Enjoy - both of you!!!


----------



## bandit.45 (Feb 8, 2012)

> oops lol didn't see who started this post lol


 Now you're really going to get it!


----------



## calvin (Jan 7, 2012)

She got it Bandit!
_Posted via Mobile Device_


----------



## bandit.45 (Feb 8, 2012)

calvin said:


> She got it Bandit!
> _Posted via Mobile Device_


:rofl::rofl::rofl:


----------



## that_girl (Jul 6, 2011)

sigma1299 said:


> This is one of the few definite perks to an otherwise crappy situation. My wife and I went through the same thing. We had sex the first time three days after D Day - completely and totally mind blowing - by far the closest emotional connection I've ever felt.
> 
> Enjoy - both of you!!!


Only 3 days? 

Our 'make up' sex was about 5 months. lol.


----------



## sigma1299 (May 26, 2011)

that_girl said:


> Only 3 days?
> 
> Our 'make up' sex was about 5 months. lol.


What can I say - we've always been eager and we've always had great make up sex!!!

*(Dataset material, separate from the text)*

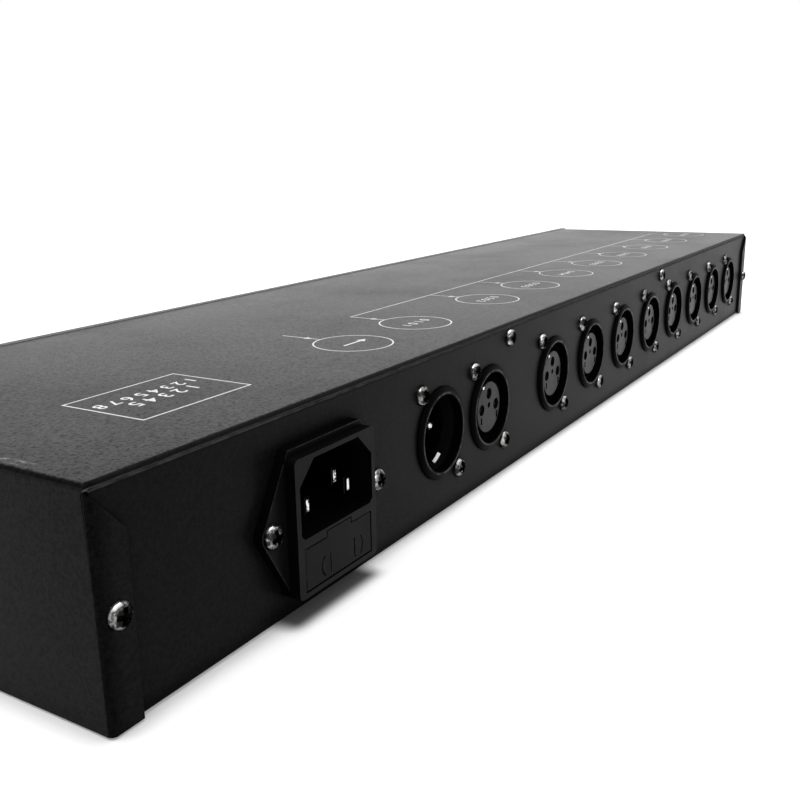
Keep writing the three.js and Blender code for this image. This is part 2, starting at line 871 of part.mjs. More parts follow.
function wire(points, radius, steps) {
  const section = new THREE.Shape();
  section.absarc(0, 0, radius, 0, 2 * Math.PI, false);
  const path = new THREE.CatmullRomCurve3(points.map((point) => new THREE.Vector3(...point)));
  const geometry = new THREE.ExtrudeGeometry(section, {
    steps,
    extrudePath: path,
    curveSegments: wireSides / 2,
    bevelEnabled: false,
  });
  return solidOf(geometry);
}

function mainsHarness() {
  const inletEnd = inletBack - bladeTail - wireGap;
  const switchEnd = switchBack + lugLength + wireGap;
  const joint = [inletX + bladeSpacing / 2, inletEnd - legLength, inletLevel];
  const turnPoint = [switchX, (inletEnd + switchEnd) / 2, inletLevel];
  const fork = [switchX, switchEnd + legLength, switchLevel];
  const trunk = wire([joint, turnPoint, fork], trunkRadius, wireSteps);
  const bladeLegs = blades.map((blade) => wire(
    [[blade.x, inletEnd, blade.z], [blade.x, inletEnd - legLength / 2, blade.z], joint],
    legRadius,
    legSteps,
  ));
  const lugLegs = switchLugs.map((z) => wire(
    [[switchX, switchEnd, z], [switchX, switchEnd + legLength / 2, z], fork],
    legRadius,
    legSteps,
  ));
  const supplyMiddle = (supplyFront + supplyBack) / 2;
  const terminalLevel = boardTop + terminalHeight / 2;
  const supplyLeg = wire(
    [
      [supplyRight - partGap / 2 + wireGap, supplyMiddle, terminalLevel],
      [(supplyRight + switchX) / 2, supplyMiddle, terminalLevel],
      fork,
    ],
    legRadius,
    legSteps,
  );
  return joined(trunk, ...bladeLegs, ...lugLegs, supplyLeg);
}

// Finishes, one for each piece

function finish(colour, roughness, metalness) {
  return new THREE.MeshStandardMaterial({ color: colour, roughness, metalness });
}

const powderCoat = () => finish(0x2b2c2e, 0.62, 0.15);
const panelCoat = () => finish(0x1f2022, 0.5, 0.15);
const blackPlastic = () => finish(0x141516, 0.45, 0);
const greyPlastic = () => finish(0x4c4d4f, 0.5, 0);
const darkNickel = () => finish(0x6b6c70, 0.3, 0.9);
const brightNickel = () => finish(0xc9cbd0, 0.22, 1);
const boardGreen = () => finish(0x1f5a38, 0.55, 0);
const glassFinish = () => finish(0xd5dade, 0.15, 0.1);
const rockerRed = () => finish(0xa51b1b, 0.35, 0);
const wireSleeve = () => finish(0x26272a, 0.6, 0);

const splitter = new THREE.Group();

function addPiece(name, solid, material, place = [0, 0, 0], tilt = 0) {
  const mesh = new THREE.Mesh(geometryOf(solid), material);
  mesh.name = name;
  mesh.position.set(...place);
  mesh.rotation.x = THREE.MathUtils.degToRad(tilt);
  splitter.add(mesh);
}

addPiece('base_tray', baseTray(), powderCoat());
addPiece('top_cover', topCover(), powderCoat());
addPiece('front_panel', frontPanel(), panelCoat());
addPiece('main_board', mainBoard(), boardGreen());
addPiece('power_supply', powerSupply(), boardGreen());
addPiece('mains_harness', mainsHarness(), wireSleeve());
addPiece('switch_body', switchBody(), blackPlastic());
addPiece('switch_rocker', switchRocker(), rockerRed(), [switchX, rockerPivot, switchLevel], rockerTilt);
addPiece('inlet_body', inletBody(), blackPlastic());
for (const blade of blades) {
  addPiece(blade.name, bladePin(blade), brightNickel());
}
addPiece('fuse_drawer', fuseDrawer(), blackPlastic());
addPiece('fuse', fuseTube(), glassFinish());

const shell = connectorShell();
const sockets = socketCarrier();
const pins = pinCarrier();
for (const connector of connectors) {
  const place = [connector.x, 0, 0];
  addPiece(`${connector.name}_shell`, shell, blackPlastic(), place);
  const carrier = connector.male ? pins : sockets;
  addPiece(`${connector.name}_carrier`, carrier, connector.male ? blackPlastic() : greyPlastic(), place);
}

const screw = panHeadScrew();
function addScrews(screws, seat) {
  for (const { name, x, z } of screws) {
    addPiece(name, screw, darkNickel(), [x, seat + seatGap, z]);
  }
}

addScrews(connectors.flatMap(connectorScrews), rearFace);
addScrews(coverScrews, rearFace);
addScrews(lapScrews, lapFace);
addScrews(inletScrews, rearFace + lozengeThickness);

export default splitter;
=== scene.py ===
"""The looks of a rack-height DMX splitter box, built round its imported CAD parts.

Sizes are in millimetres. Materials, the stage and its lights have their places in metres.
"""

import math
import random

import bmesh
import bpy
from mathutils import Matrix, Vector


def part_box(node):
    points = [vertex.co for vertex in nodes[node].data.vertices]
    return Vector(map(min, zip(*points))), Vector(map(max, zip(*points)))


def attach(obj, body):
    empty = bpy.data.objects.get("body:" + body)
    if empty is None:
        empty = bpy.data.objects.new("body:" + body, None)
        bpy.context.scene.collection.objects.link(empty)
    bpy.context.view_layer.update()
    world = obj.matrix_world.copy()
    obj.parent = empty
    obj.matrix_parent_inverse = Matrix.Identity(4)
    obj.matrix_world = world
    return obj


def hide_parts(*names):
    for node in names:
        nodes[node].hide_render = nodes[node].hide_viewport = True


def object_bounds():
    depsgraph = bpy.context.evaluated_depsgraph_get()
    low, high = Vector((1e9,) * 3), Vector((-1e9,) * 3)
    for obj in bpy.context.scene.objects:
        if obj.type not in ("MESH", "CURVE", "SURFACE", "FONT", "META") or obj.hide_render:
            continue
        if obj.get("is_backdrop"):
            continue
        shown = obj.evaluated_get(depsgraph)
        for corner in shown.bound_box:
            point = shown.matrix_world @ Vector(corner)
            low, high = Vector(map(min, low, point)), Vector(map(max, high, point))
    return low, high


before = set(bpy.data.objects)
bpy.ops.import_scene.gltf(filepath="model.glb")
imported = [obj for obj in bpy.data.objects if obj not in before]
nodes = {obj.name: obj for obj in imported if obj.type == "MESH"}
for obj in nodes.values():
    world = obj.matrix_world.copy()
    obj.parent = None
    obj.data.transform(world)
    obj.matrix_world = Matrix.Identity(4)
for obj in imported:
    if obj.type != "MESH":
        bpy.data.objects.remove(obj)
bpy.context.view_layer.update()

MM = 0.001

# The case as the CAD part has it, but the panel, inlet and drawer follow the photo more closely
END = 232.0
REAR, FRONT = 53.0, -53.0
TOP = 44.0
SHEET = 1.0
BEND_INSIDE = 0.3
BEND = BEND_INSIDE + SHEET
COVER_LIFT = 0.3
LAP_FACE = REAR + 0.05 + SHEET
LAP_BEND = LAP_FACE - BEND
LAP_TOP = TOP - BEND
LAP_WIDTH = 7.1
LAP_SLOPE = 1.11
LIP_REAR = REAR - SHEET - 0.2
LIP_BOTTOM = 37.4
PANEL_FRONT, PANEL_TOP, PANEL_REACH = -56.0, 44.2, 235.0
LEVEL = 22.2
WIDTH = 2 * END
INPUT_X = END - 0.2429 * WIDTH
THRU_X = INPUT_X - 28.3
OUTPUTS = [END - WIDTH * (0.4034 + (0.9224 - 0.4034) * i / 7) for i in range(8)]
COVER_SCREWS = [END - share * WIDTH for share in (0.332, 0.655)]
COVER_SCREW_Z = 39.7
INLET_X, INLET_Z = END - 0.129 * WIDTH, 20.8
INLET_PLATE = REAR + 2.4
INLET_FRONT = REAR + 5.0
CAVITY_TOP, CAVITY_BOTTOM = 34.05, 18.05
DRAWER_TOP, DRAWER_BOTTOM = 16.15, 6.6
MARK_Z = 10.0
SWITCH_X, SWITCH_Z = 205.0, 22.0
LAMPS = [68.0] + [39.0 - 24 * i for i in range(8)]
LAMP_Z = 22.0
BRIM = 0.85
SCREW_ACROSS, SCREW_UP = 9.5, 12.0
SCREW_HOLE = 1.55
END_SCREW_INSET, END_SCREW_Z = 3.75, 21
SHELL_BACK, SHELL_DEPTH = REAR - SHEET - 0.05, 18
BORE, CORE, CARRIER = 10.0, 7.25, 9.8
FOOT_BOTTOM = 9.25
SOCKETS = [("thru", THRU_X)] + [(f"output_{i + 1}", x) for i, x in enumerate(OUTPUTS)]
CONTACTS = [(-4.4, 0), (4.4, 0), (0, 3.9)]
INLET_EAR, INLET_WIDTH = 18.7, 28.2
EDGE_ANGLE = 40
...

In reality I suspect it was so quick for us because there was never really any question of if we would stay together or not.


----------



## Havesomethingtosay (Nov 1, 2011)

Should I wish my spouse have an EA (not PA)????? What I'd do to have her want to Hysterical Bond with me!!!!! We get along, do fight some, but can't remember the last time we've even had makeup sex.......


----------



## chaos (Mar 9, 2012)

Caring for each other's total wellbeing, in and out of bed, and never missing an opportunity of showing it, is probably the best thing you can do for one another. Good job you two.


----------



## CantSitStill (Feb 7, 2012)

Well I have found that the sex actually comes when you bond emotionally with your spouse..it's all the things you do for eachother, the closeness brings on a better sex life. We make time for eachother emotionally, not just going through the day to day routines of just being here but communicating and appreciating eachother instead of just taking eachother for granted.
_Posted via Mobile Device_


----------



## artlady (Jul 17, 2011)

Just chiming in: my H and I first had sex less than six hours after we got back together, and it was mind-blowing; the best sex of our lives. We were like bunnies for the first few months. Yay for hysterical bonding!

But seriously, we'd just missed each other so much (hadn't seen each other in six weeks) that we couldn't keep our hands off each other. Fifteen months later, the sex is still great. Even though the separation was incredibly traumatic, it made us appreciate and love each other SO much more.


----------